**Provided data**
- - -
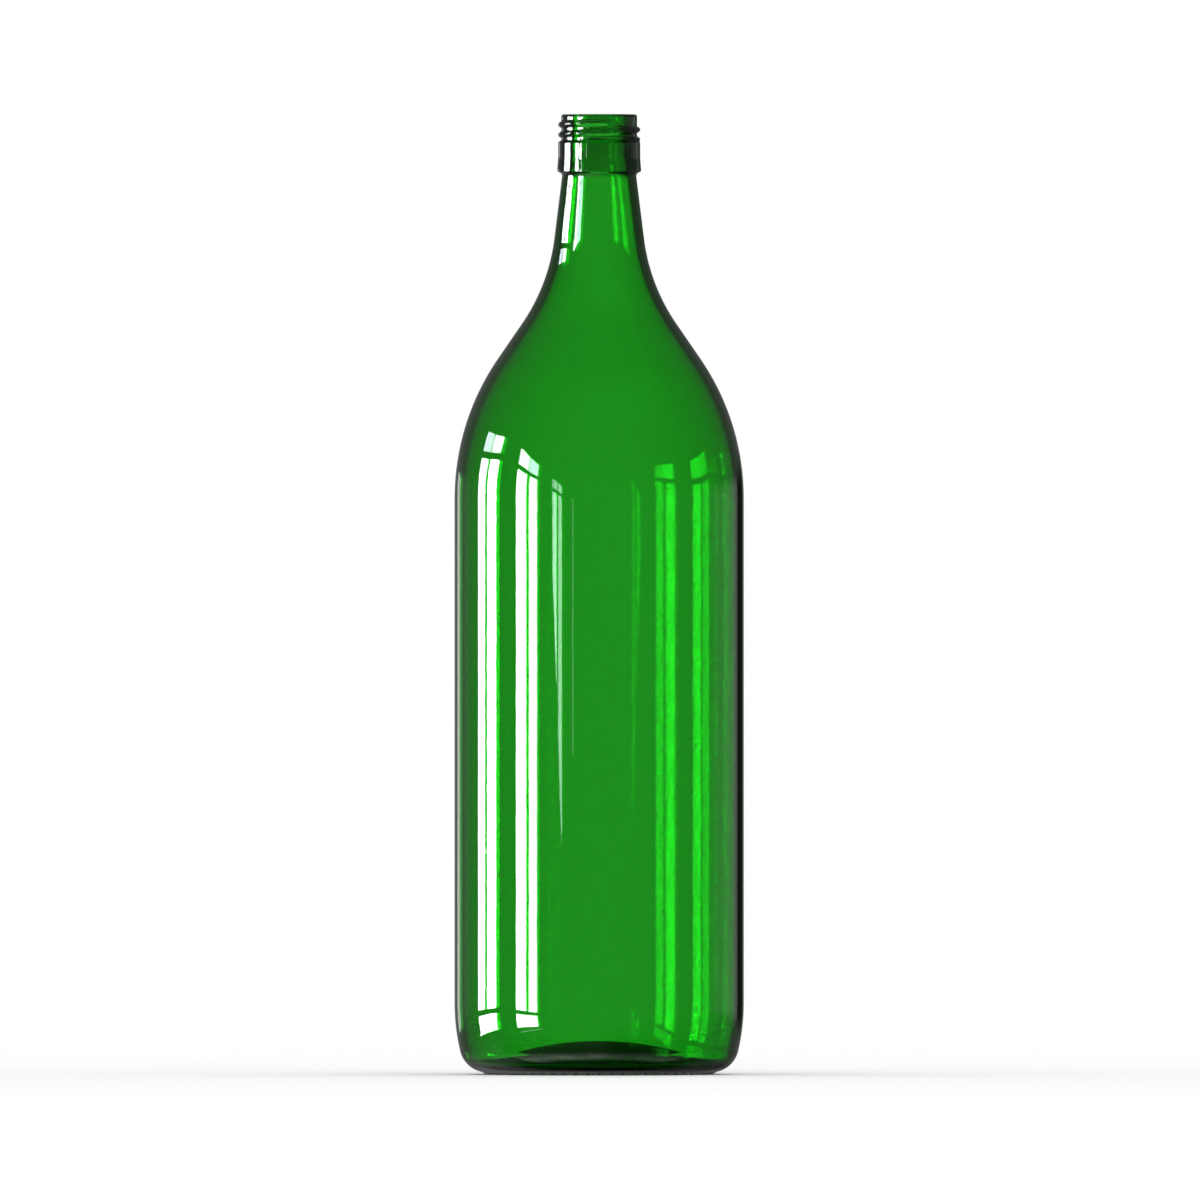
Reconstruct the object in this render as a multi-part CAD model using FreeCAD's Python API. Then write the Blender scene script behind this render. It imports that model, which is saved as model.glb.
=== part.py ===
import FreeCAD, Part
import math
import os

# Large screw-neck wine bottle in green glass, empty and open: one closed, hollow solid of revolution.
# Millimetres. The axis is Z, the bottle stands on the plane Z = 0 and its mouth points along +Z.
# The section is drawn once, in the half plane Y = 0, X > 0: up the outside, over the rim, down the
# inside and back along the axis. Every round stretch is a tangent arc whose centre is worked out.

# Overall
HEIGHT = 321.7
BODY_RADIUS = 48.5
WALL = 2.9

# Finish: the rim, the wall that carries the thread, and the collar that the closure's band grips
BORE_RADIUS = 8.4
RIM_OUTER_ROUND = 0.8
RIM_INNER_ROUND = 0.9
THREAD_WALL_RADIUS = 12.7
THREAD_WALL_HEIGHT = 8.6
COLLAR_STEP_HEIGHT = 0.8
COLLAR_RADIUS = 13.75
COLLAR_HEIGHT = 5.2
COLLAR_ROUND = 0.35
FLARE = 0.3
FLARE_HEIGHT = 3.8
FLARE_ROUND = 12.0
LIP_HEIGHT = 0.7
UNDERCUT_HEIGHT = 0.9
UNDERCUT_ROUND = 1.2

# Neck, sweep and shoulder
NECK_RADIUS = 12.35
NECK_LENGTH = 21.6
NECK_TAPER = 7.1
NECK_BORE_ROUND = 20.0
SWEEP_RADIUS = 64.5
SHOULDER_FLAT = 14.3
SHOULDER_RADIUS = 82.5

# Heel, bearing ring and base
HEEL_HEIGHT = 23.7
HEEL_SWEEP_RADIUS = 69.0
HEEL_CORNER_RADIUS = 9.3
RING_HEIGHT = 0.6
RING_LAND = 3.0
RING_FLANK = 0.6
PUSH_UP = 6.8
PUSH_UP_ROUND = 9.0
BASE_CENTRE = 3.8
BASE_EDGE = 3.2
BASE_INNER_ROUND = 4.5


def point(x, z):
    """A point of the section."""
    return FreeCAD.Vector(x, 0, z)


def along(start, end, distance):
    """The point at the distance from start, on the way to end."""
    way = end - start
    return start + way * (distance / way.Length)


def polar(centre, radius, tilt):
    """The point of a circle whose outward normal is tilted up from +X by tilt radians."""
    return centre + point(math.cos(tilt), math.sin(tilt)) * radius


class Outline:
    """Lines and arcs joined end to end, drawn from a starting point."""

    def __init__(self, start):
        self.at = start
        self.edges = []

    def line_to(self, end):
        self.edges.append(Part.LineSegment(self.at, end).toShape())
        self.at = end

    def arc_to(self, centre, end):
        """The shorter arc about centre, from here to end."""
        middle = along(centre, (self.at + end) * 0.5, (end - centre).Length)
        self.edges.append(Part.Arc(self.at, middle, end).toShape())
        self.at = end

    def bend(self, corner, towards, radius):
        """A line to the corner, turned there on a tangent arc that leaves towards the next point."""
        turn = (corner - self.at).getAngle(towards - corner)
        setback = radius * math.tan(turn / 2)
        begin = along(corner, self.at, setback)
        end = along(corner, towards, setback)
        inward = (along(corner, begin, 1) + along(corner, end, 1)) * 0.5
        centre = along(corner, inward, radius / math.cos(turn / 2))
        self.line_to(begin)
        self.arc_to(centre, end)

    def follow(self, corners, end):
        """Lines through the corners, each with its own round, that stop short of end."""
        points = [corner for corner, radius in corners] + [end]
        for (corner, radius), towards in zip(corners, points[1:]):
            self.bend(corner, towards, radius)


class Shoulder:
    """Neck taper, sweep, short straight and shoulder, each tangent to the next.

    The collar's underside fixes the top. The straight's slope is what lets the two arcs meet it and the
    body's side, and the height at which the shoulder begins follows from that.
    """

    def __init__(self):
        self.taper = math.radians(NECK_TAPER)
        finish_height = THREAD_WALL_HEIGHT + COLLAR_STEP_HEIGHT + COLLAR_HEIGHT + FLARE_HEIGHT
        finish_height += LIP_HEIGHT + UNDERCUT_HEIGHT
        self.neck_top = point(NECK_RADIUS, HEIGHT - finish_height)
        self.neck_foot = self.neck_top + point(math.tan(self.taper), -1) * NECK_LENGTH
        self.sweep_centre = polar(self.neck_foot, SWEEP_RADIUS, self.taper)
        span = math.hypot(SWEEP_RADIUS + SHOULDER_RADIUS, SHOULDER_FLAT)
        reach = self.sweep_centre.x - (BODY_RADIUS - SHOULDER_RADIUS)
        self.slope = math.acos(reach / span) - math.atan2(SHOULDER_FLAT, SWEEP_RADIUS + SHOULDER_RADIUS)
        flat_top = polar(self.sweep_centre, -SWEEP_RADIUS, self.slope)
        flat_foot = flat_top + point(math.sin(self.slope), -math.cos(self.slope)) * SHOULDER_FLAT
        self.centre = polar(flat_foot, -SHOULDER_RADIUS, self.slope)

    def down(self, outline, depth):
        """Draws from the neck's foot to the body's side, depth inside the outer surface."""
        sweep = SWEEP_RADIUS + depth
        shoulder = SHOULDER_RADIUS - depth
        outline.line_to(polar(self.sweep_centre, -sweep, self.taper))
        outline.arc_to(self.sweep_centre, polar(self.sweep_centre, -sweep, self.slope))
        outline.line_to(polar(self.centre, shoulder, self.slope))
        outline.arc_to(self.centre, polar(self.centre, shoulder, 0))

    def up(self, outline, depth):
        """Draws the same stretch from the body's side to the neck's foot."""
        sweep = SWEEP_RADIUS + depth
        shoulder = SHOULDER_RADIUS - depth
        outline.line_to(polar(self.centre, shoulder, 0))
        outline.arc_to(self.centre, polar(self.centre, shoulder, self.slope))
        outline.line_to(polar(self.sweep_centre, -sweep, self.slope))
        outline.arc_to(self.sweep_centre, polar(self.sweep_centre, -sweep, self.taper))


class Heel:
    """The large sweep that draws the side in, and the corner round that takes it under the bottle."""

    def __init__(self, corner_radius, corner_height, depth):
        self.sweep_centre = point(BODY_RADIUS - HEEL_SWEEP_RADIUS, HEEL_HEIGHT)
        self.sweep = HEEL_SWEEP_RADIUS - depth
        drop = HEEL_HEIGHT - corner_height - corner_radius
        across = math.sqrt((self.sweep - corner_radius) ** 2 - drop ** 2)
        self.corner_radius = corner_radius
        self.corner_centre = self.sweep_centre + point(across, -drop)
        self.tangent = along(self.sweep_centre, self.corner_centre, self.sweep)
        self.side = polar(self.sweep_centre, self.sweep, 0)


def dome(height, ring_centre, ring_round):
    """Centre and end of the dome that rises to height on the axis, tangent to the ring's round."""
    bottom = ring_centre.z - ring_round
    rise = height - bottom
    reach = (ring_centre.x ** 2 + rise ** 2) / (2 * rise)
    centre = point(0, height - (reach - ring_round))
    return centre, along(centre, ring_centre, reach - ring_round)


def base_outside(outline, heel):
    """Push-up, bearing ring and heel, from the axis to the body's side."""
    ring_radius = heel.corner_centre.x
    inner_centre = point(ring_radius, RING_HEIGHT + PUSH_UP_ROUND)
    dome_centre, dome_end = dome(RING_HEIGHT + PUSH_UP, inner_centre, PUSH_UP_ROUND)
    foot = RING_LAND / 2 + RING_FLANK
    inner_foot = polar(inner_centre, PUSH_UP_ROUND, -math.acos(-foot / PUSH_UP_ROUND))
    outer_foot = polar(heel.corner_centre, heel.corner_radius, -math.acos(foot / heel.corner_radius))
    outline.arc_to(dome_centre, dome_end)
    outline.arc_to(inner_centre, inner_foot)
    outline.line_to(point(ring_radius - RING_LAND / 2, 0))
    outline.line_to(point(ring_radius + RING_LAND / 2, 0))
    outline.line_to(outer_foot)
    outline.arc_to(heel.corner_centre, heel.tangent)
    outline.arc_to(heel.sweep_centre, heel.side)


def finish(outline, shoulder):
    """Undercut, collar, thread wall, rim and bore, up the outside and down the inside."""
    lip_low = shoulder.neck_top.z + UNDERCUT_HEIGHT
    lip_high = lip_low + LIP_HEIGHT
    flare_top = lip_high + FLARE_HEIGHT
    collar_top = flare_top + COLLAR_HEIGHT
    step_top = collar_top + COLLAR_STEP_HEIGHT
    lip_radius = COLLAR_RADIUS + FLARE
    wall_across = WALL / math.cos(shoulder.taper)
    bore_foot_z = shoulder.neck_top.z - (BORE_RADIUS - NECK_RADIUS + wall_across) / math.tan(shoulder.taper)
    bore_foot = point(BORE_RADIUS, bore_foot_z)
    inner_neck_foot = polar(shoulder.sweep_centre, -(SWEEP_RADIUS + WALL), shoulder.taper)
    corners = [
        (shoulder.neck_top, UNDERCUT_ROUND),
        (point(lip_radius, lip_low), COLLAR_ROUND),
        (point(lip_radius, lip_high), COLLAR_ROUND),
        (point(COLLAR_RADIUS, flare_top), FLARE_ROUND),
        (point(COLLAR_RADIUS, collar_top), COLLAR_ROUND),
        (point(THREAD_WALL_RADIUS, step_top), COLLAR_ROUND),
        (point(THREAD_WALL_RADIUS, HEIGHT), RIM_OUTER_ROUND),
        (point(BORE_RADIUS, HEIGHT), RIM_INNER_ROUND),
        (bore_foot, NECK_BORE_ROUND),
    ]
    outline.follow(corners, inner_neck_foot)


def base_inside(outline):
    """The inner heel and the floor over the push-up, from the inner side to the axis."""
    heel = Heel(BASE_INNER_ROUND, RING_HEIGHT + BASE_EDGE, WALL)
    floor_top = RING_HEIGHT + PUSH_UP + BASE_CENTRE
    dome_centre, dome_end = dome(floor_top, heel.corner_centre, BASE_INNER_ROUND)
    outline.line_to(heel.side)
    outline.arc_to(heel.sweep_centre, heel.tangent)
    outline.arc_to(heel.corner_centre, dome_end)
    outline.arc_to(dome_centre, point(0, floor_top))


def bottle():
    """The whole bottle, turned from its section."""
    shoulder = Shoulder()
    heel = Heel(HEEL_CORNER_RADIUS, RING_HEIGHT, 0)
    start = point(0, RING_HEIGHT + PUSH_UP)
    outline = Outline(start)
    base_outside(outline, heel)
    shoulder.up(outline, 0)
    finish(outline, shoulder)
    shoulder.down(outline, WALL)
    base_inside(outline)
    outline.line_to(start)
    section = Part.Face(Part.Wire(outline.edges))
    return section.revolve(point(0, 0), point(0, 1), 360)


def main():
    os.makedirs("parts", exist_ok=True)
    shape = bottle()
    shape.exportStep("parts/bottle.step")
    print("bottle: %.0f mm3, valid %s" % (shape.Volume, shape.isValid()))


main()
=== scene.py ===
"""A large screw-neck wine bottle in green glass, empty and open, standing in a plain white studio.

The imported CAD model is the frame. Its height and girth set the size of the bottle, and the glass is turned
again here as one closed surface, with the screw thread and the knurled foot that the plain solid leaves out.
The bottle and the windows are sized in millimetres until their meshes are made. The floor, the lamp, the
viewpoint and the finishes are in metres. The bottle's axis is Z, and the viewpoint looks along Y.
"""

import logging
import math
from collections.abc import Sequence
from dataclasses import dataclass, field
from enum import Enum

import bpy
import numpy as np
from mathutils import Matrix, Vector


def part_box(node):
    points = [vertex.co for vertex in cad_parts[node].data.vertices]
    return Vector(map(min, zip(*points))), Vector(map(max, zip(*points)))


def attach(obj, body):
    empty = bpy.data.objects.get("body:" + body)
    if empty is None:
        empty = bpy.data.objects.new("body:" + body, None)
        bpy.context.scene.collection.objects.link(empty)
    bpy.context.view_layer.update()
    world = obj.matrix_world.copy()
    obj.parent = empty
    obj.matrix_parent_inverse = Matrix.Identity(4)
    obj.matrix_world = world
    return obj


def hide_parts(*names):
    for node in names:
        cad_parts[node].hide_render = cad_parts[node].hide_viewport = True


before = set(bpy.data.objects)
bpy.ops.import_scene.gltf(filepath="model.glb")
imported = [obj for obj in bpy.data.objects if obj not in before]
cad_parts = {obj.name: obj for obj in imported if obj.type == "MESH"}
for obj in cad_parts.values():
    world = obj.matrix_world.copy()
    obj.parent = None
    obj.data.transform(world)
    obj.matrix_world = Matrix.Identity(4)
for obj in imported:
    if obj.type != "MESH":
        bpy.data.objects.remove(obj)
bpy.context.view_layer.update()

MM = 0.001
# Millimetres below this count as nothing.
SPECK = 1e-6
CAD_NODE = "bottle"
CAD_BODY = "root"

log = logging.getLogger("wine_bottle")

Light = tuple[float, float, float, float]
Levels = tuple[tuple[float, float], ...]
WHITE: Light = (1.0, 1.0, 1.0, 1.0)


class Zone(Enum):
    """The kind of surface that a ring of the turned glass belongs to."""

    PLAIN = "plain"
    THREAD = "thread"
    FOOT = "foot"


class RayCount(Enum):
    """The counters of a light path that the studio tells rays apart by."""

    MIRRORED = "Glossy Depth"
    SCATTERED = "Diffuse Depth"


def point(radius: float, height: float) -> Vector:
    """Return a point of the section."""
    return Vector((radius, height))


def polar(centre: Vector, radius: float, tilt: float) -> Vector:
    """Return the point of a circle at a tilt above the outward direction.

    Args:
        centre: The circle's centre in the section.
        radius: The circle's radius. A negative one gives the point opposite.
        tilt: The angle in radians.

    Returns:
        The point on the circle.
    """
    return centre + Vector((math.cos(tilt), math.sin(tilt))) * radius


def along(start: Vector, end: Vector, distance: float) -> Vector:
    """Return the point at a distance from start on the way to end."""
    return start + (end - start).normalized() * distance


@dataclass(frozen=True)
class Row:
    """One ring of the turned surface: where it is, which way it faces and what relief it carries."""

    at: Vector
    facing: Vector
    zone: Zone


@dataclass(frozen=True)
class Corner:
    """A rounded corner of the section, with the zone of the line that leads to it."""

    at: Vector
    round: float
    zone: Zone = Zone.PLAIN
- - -
**What this task involves**
Only the lines from the one bearing "heel = Heel(HEEL_CORNER_RADIUS, RING_HEIGHT, 0)" through the one bearing "plain white studio." should be repeated, exactly as given.

**Solution for this problem**
    heel = Heel(HEEL_CORNER_RADIUS, RING_HEIGHT, 0)
    start = point(0, RING_HEIGHT + PUSH_UP)
    outline = Outline(start)
    base_outside(outline, heel)
    shoulder.up(outline, 0)
    finish(outline, shoulder)
    shoulder.down(outline, WALL)
    base_inside(outline)
    outline.line_to(start)
    section = Part.Face(Part.Wire(outline.edges))
    return section.revolve(point(0, 0), point(0, 1), 360)


def main():
    os.makedirs("parts", exist_ok=True)
    shape = bottle()
    shape.exportStep("parts/bottle.step")
    print("bottle: %.0f mm3, valid %s" % (shape.Volume, shape.isValid()))


main()
=== scene.py ===
"""A large screw-neck wine bottle in green glass, empty and open, standing in a plain white studio.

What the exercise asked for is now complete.